Taylor asserts that subsequent cases have called into question that holding, but he has failed to provide any indication of that, and in fact it has been reaffirmed many times. See Arkansas v. Sullivan, 532 U.S. 769, 771-72 (2001) (quoting Whren that a motivation to search for narcotics does not invalidate a traffic-offense arrest, and that subjective motivations of the officers plays no role in the Fourth Amendment analysis); Devenpeck v. Alford, 543 U.S. 146, 154-55 (2004) (subjective intent of the arresting officer is no basis for invalidating an arrest). In fact, we have noted the continued viability of that holding. In United States v. Franklin, 547 F.3d 726, 733 (7th Cir. 2008), we rejected a similar claim, noting the holdings in Whren and Arkansas that the motivation of the officers is not relevant, and stating that "the [Supreme] Court's recent Fourth Amendment jurisprudence offers observers little reason to believe that the justices wish to revisit this decision." In United States v. Watson, 558 F.3d 702, 704 (7th Cir. 2009), we similarly upheld a seizure where the subjective basis for the stop was unrelated to the traffic violation.

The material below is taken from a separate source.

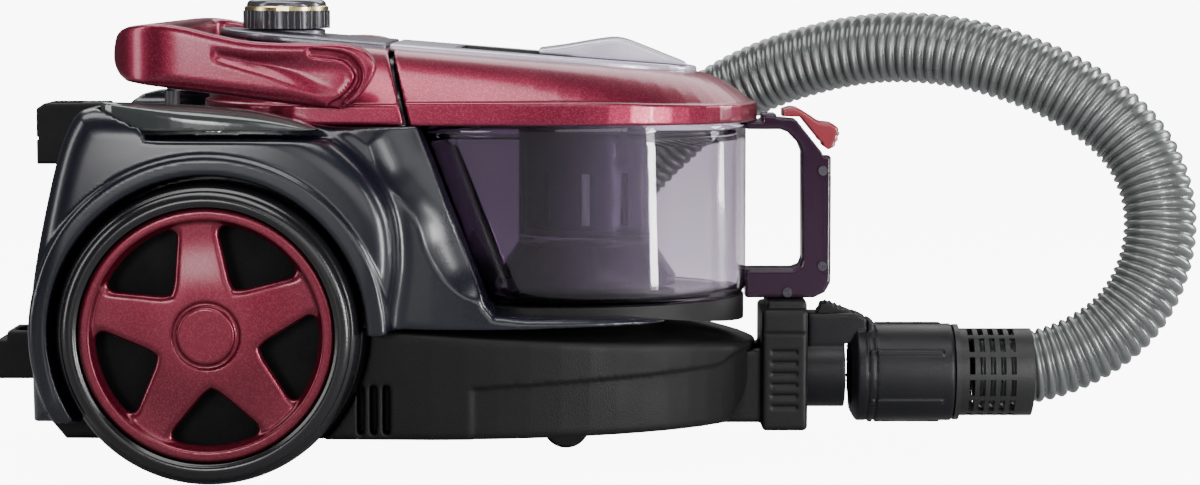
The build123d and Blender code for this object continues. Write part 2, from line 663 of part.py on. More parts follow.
# ---------------------------------------------------------------- bin handle and trigger
with BuildPart() as bin_handle:
    with BuildSketch(Plane.XZ):
        Polygon((126, 83.5), (164, 83.5), (172, 91.5), (172, 164), (156, 184), (134, 184),
                (134, rim_z - 0.4), (126, rim_z - 0.4), align=None)
        handle_corners = vertices().filter_by_position(Axis.X, 160, 180)
        fillet(handle_corners, 4)
        with Locations((0, 0)):
            Polygon((120, 99.5), (156, 99.5), (156, 165), (146, 175), (120, 175), align=None,
                    mode=Mode.SUBTRACT)
    extrude(amount=11, both=True)
    fillet(edges().filter_by(Axis.Z).filter_by_position(Axis.X, 155, 173), 3)
    # channel for the insert, and room under the trigger
    with BuildSketch(Plane.XZ):
        Polygon((167, 96), (173, 96), (173, 150), (167, 150), align=None)
    extrude(amount=6, both=True, mode=Mode.SUBTRACT)
    with BuildSketch(Plane.XZ):
        Polygon((142, 190), (142, 181.9), (152.8, 180.7), (166.8, 163.2), (168, 160.5), (190, 160.5),
                (190, 190), align=None)
    extrude(amount=12, both=True, mode=Mode.SUBTRACT)
    add(bin_loft(-0.05, bin_bottom_z, bin_top_z), mode=Mode.SUBTRACT)
    with Locations(*[Location((x, 11, z), (90, 0, 0)) for x, z in handle_screw_places]):
        Cylinder(1.6, 6, mode=Mode.SUBTRACT)
    with Locations(*[Location((x, -11, z), (90, 0, 0)) for x, z in handle_screw_places]):
        Cylinder(1.6, 6, mode=Mode.SUBTRACT)
finish(bin_handle, "bin_handle")

with BuildPart() as handle_insert:
    with Locations((169.7, 0, 123)):
        Box(5.2, 11.8, 53.8)
finish(handle_insert, "handle_insert")

with BuildPart() as handle_screws:
    for x, z in handle_screw_places:
        for side in (-1, 1):
            with BuildSketch(Plane.XZ.offset(-side * 8.2)):
                with Locations((x, z)):
                    Circle(1.55)
            extrude(amount=-side * 2.9)
            with BuildSketch(Plane.XZ.offset(-side * 11.05)):
                with Locations((x, z)):
                    Circle(2.6)
            extrude(amount=-side * 1.0)
finish(handle_screws, "handle_screws")

# Red trigger over the handle's top corner, turning about its rear end
with BuildPart() as bin_trigger:
    with BuildSketch(Plane.XZ):
        with BuildLine():
            Polyline((145.5, 182.4), (145.5, 186.2), (152, 187.4), (163.6, 180), (174, 178), (176.2, 173.1),
                     (172.6, 165), (170.4, 163.8), (155, 182), (145.5, 182.4))
        make_face()
    extrude(amount=10.5, both=True)
finish(bin_trigger, "bin_trigger")

# ---------------------------------------------------------------- hose inlet

def ring(start_x, end_x, outer, inner):
    """Turned sleeve along the duct's axis."""
    sleeve = Cylinder(outer, end_x - start_x, mode=Mode.PRIVATE)
    if inner:
        sleeve -= Cylinder(inner, end_x - start_x, mode=Mode.PRIVATE)
    return Location(((start_x + end_x) / 2, 0, duct_z), (0, 90, 0)) * sleeve


with BuildPart() as inlet_block:
    with Locations((146.2, 0, 46)):
        Box(24.8, 60, 66)
    with Locations((125.5, 0, 37)):
        Box(25, 52, 38)
    with Locations((125.5, 0, 16.4)):
        Box(17, 52, 6.8)
    with BuildSketch(Plane.XZ):
        Polygon((137, 79), (158.6, 79), (158.6, 81.2), (156.6, 82.6), (140, 82.6), (137, 81), align=None)
    extrude(amount=22, both=True)
    add(ring(100, 170, neck_radius + 0.05, 0), mode=Mode.SUBTRACT)
    add(lower_casing.part, mode=Mode.SUBTRACT)
    add(upper_casing.part, mode=Mode.SUBTRACT)
finish(inlet_block, "inlet_block")

with BuildPart() as hose_connector:
    with BuildSketch(Plane.XZ):
        Polygon(*[(x, duct_z + r) for x, r in (
            (134.5, 16), (134.5, neck_radius), (180.4, neck_radius), (182.5, 23), (187, connector_radius),
            (238.5, connector_radius), (239.6, 25.6), (239.6, 20.4), (190, 20.4), (180, 16))], align=None)
    revolve(axis=Axis((0, 0, duct_z), (1, 0, 0)))
    # housing of the latch on top, with its well
    with Locations((178.3, 0, 66)):
        Box(37.2, 24, 18)
    add(ring(110, 181, 16, 0), mode=Mode.SUBTRACT)
    add(ring(180, 250, 20.4, 0), mode=Mode.SUBTRACT)
    with Locations((175, 0, 72)):
        Box(21, 15, 12.5, mode=Mode.SUBTRACT)
    # lengthwise grip ribs on the body
    with Locations(*[Location((213, 0, duct_z), (angle, 0, 0)) for angle in range(30, 360, 60)]):
        with Locations((0, 0, connector_radius)):
            Box(40, 3, 1.4)
finish(hose_connector, "hose_connector")

with BuildPart() as hose_latch:
    with BuildSketch(Plane.XZ):
        Polygon((165, 70.2), (165, 76), (168, 80.8), (171, 80.8), (184.4, 75.6), (184.4, 70.2), align=None)
    extrude(amount=7, both=True)
finish(hose_latch, "hose_latch")

with BuildPart() as connector_ring:
    add(ring(239.7, 242.5, 26.3, 20.4))
finish(connector_ring, "connector_ring")

with BuildPart() as hose_cuff:
    add(ring(242.6, 282.5, cuff_radius, 21.8))
    # windows in five rows round the cuff
    for row in range(5):
        with Locations((248.5 + 5.6 * row, 0, duct_z)):
            for turn in range(12):
                with Locations(Location((0, 0, 0), (15 + 30 * turn, 0, 0))):
                    with Locations((0, 0, cuff_radius)):
                        Box(3.0, 9.4, 9, mode=Mode.SUBTRACT)
finish(hose_cuff, "hose_cuff")

# ---------------------------------------------------------------- hose
# Up and back over the bin, down behind it, then one turn on the floor behind the body
hose_route = [(252, 0, 41.6), (284.9, 0, 41.8), (325.1, 1, 59.6), (347, 4, 85.2), (356.5, 9, 119),
              (351.5, 16, 151.1), (333.1, 24, 178.2), (294.6, 34, 202.5), (242.7, 52, 218.4),
              (188.7, 76, 217.9), (122, 106, 195), (70, 126, 150), (24, 143, 97), (-28, 160, 48),
              (-98, 174, 20.4), (-212, 184, 20.4), (-290, 258, 20.4), (-294, 370, 20.4), (-216, 450, 20.4),
              (-106, 450, 20.4), (-30, 376, 24), (-20, 290, 34), (-42, 238, 52), (-86, 210, 62),
              (-134, 207, 62.5)]


def hose_radii(points):
    """Corner radii: 0.45 of the shorter run over the tangent of half the turn."""
    radii = []
    for before, corner, after in zip(points, points[1:], points[2:]):
        arriving = Vector(*corner) - Vector(*before)
        leaving = Vector(*after) - Vector(*corner)
        half_turn = math.radians(arriving.get_angle(leaving)) / 2
        radii.append(0.45 * min(arriving.length, leaving.length) / math.tan(half_turn))
    return radii


radii = hose_radii(hose_route)
print("hose radii", [round(r) for r in radii])
with BuildPart() as hose:
    with BuildLine() as hose_path:
        FilletPolyline(*hose_route, radius=radii)
    hose_line = hose_path.wires()[0]
    with BuildSketch(Plane(origin=hose_line @ 0, z_dir=hose_line % 0)):
        Circle(hose_radius)
    sweep()
hose_length = hose_line.length
print("hose length", round(hose_length), "volume ratio",
      round(hose.part.volume / (math.pi * hose_radius ** 2 * hose_length), 4))
finish(hose, "hose")

# Collar and bent handle on the hose's far end, lying on the coil
end_point = hose_line @ 1
end_heading = hose_line % 1
collar_plane = Plane(origin=end_point, z_dir=end_heading, x_dir=(0, 0, 1))
with BuildPart() as hose_collar:
    with BuildSketch(collar_plane.offset(0.1)):
        Circle(22)
    extrude(amount=26)
    chamfer(edges().filter_by(GeomType.CIRCLE), 1.5)
finish(hose_collar, "hose_collar")

grip_bend = 42.0
grip_bend_radius = 110.0
grip_radius = 17.8
grip_end_radius = 17.4         # plain end that goes into a wand
grip_end_length = 45.0
grip_end_root = 2.0            # how far the plain end starts inside the bend
grip_stop_radius = 18.1        # rim that stops the wand, square to the plain end
grip_stop_height = 0.5
with BuildPart() as hose_handle:
    with BuildLine() as grip_path:
        straight = Line(end_point + end_heading * 26.2, end_point + end_heading * 46)
        flat_heading = Vector(end_heading.X, end_heading.Y, 0).normalized()
        bend = JernArc(start=straight @ 1, tangent=flat_heading, radius=grip_bend_radius,
                       arc_size=-grip_bend)
    grip_line = grip_path.wires()[0]
    with BuildSketch(Plane(origin=grip_line @ 0, z_dir=grip_line % 0)):
        Circle(grip_radius)
    sweep()
    with BuildSketch(Plane(origin=grip_line @ 1, z_dir=grip_line % 1).offset(-grip_end_root)):
        Circle(grip_end_radius)
    extrude(amount=grip_end_length + grip_end_root)
    with BuildSketch(Plane(origin=grip_line @ 1, z_dir=grip_line % 1).offset(-grip_end_root)):
        Circle(grip_stop_radius)
    extrude(amount=grip_end_root + grip_stop_height)
finish(hose_handle, "hose_handle")
plain_end_middle = grip_line @ 1 + (grip_line % 1) * (grip_stop_height + grip_end_length) / 2
print("handle end", plain_end_middle, grip_line % 1)
print("slider axis", bend % 0.15)

with BuildPart() as air_slider:
    slider_plane = Plane(origin=bend @ 0.15, x_dir=Vector(bend % 0.15), z_dir=(0, 0, 1))
    with BuildSketch(slider_plane.offset(18.2)):
        RectangleRounded(20, 13, 3)
    extrude(amount=3)
finish(air_slider, "air_slider")

# ---------------------------------------------------------------- works inside the body
motor_axis_plane = Plane(origin=(0, motor_y, motor_z), x_dir=(0, 1, 0), z_dir=(1, 0, 0))
with BuildPart() as motor_housing:
    with BuildSketch(motor_axis_plane.offset(-186)):
        Circle(50)
    extrude(amount=112)
    with BuildSketch(motor_axis_plane.offset(-183)):
        Circle(47)
    extrude(amount=106, mode=Mode.SUBTRACT)
    with BuildSketch(motor_axis_plane.offset(-190)):
        with PolarLocations(34, 8):
            Circle(7)
    extrude(amount=12, mode=Mode.SUBTRACT)
    with BuildSketch(motor_axis_plane.offset(-80)):
        Circle(20)
    extrude(amount=12, mode=Mode.SUBTRACT)
    with Locations((-130, motor_y, 44)):
        Box(60, 40, 41.8)
    with BuildSketch(motor_axis_plane.offset(-183)):
        Circle(47)
    extrude(amount=106, mode=Mode.SUBTRACT)
finish(motor_housing, "motor_housing")

with BuildPart() as motor:
    with BuildSketch(motor_axis_plane.offset(-172)):
        Circle(36)
    extrude(amount=58)
    with BuildSketch(motor_axis_plane.offset(-178)):
        Circle(14)
    extrude(amount=6)
    with BuildSketch(motor_axis_plane.offset(-180)):
        Circle(4 + running)
    extrude(amount=80, mode=Mode.SUBTRACT)
finish(motor, "motor")

with BuildPart() as impeller:
    with BuildSketch(motor_axis_plane.offset(-177)):
        Circle(4)
    extrude(amount=92)
    with BuildSketch(motor_axis_plane.offset(-108)):
        Circle(44)
    extrude(amount=2)
    for blade in range(8):
        with BuildSketch(motor_axis_plane.offset(-106)):
            with Locations(Location((0, 0, 0), 45 * blade)):
                with Locations((25, 4)):
                    Rectangle(36, 1.6, rotation=22)
        extrude(amount=16)
    with BuildSketch(motor_axis_plane.offset(-106)):
        Circle(9)
    extrude(amount=20)
finish(impeller, "impeller")

reel_plane = Plane(origin=(reel_x, reel_y, 100), x_dir=(1, 0, 0), z_dir=(0, 1, 0))
with BuildPart() as cord_reel:
    with BuildSketch(reel_plane.offset(-24)):
        Circle(58)
        Circle(6 + running, mode=Mode.SUBTRACT)
    extrude(amount=2.5)
    with BuildSketch(reel_plane.offset(-21.5)):
        Circle(28)
        Circle(6 + running, mode=Mode.SUBTRACT)
    extrude(amount=43)
    with BuildSketch(reel_plane.offset(21.5)):
        Circle(58)
        Circle(6 + running, mode=Mode.SUBTRACT)
    extrude(amount=2.5)
finish(cord_reel, "cord_reel")

with BuildPart() as reel_axle:
    with BuildSketch(reel_plane.offset(-30)):
        Circle(6)
    extrude(amount=60)
    with BuildSketch(reel_plane.offset(-30)):
        Circle(12)
    extrude(amount=4)
    with Locations((reel_x, reel_y - 28, 57)):
        Box(24, 4, 67.9)
finish(reel_axle, "reel_axle")

with BuildPart() as pre_filter:
    with Locations((-66, 0, 140)):
        Box(10, 110, 60)
finish(pre_filter, "pre_filter")

with BuildPart() as exhaust_filter:
    with Locations((-229, 0, 54)):
        Box(12, 150, 46)
    add(lower_casing.part, mode=Mode.SUBTRACT)
finish(exhaust_filter, "exhaust_filter")

with BuildPart() as control_board:
    with Locations((knob_x, 0, 198)):
        Box(60, 44, 2)
    with Locations((knob_x, 0, 199)):
        Cylinder(4 + running, 4, mode=Mode.SUBTRACT)
finish(control_board, "control_board")
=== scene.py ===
import math

import bmesh
import bpy
import numpy as np
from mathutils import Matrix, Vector


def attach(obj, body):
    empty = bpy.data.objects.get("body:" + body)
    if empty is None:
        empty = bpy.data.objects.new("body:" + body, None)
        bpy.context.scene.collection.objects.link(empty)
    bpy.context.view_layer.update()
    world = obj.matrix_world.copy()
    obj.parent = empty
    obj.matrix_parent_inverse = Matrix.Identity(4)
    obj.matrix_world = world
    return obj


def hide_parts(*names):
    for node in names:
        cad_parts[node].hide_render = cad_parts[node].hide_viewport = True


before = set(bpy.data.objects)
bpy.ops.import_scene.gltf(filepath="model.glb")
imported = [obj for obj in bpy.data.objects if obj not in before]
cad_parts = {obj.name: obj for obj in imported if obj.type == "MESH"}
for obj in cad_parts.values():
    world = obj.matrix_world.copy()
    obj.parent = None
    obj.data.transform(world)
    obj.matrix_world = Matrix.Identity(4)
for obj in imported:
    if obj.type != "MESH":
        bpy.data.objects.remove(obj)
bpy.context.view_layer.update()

MM = 0.001

# Places shared by several pieces, in millimetres in the frame
WHEEL_X, WHEEL_Z = -152.5, 77.75
KNOB_X = -124.3
DUCT_Z = 41.6
TOP_Z, TOP_SLOPE = 215.3, 0.0805
SEAM_LOW, SEAM_HIGH = (-52.5, 178.0), (-65.5, 226.0)
PANEL_SEAM_X = SEAM_HIGH[0]      # the seam's place at the panels' height
PEDAL_Y = 121.0
GRID_SHIFT = 0.37                # share of a step that keeps flat faces off the grid

# Floor and surround: how far the floor reaches in millimetres, and how brightly each kind of ray sees them
FLOOR_REACH = 20000
GLOW, GLOW_THROUGH, SURROUND_GLOW = 9.0, 1.3, 0.08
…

In Watson, the police received a tip that the occupants of a vehicle were dealing guns out of the trunk, but the officers conducted the stop only after observing that the rear license plate was not illuminated as required by law. Id. at 703-04. We rejected any claim that the officers subjective motivations were relevant: "[t]hat they would not have stopped it had they not suspected a more serious violation-as they obviously did, or they would not have approached with drawn and pointed guns-is of no moment." Id. at 704, citing Arkansas, 532 U.S. at 771-72; Whren, 517 U.S. at 813; Franklin, 547 F.3d at 733; United States v. Stachowiak, 521 F.3d 852, 855 (8th Cir. 2008).

Under current Supreme Court law, then, the subjective motivations of the agents are irrelevant to the Fourth Amendment analysis. Because Taylor has presented no valid grounds for suppressing the evidence or quashing the arrest, the decision of the district court is AFFIRMED.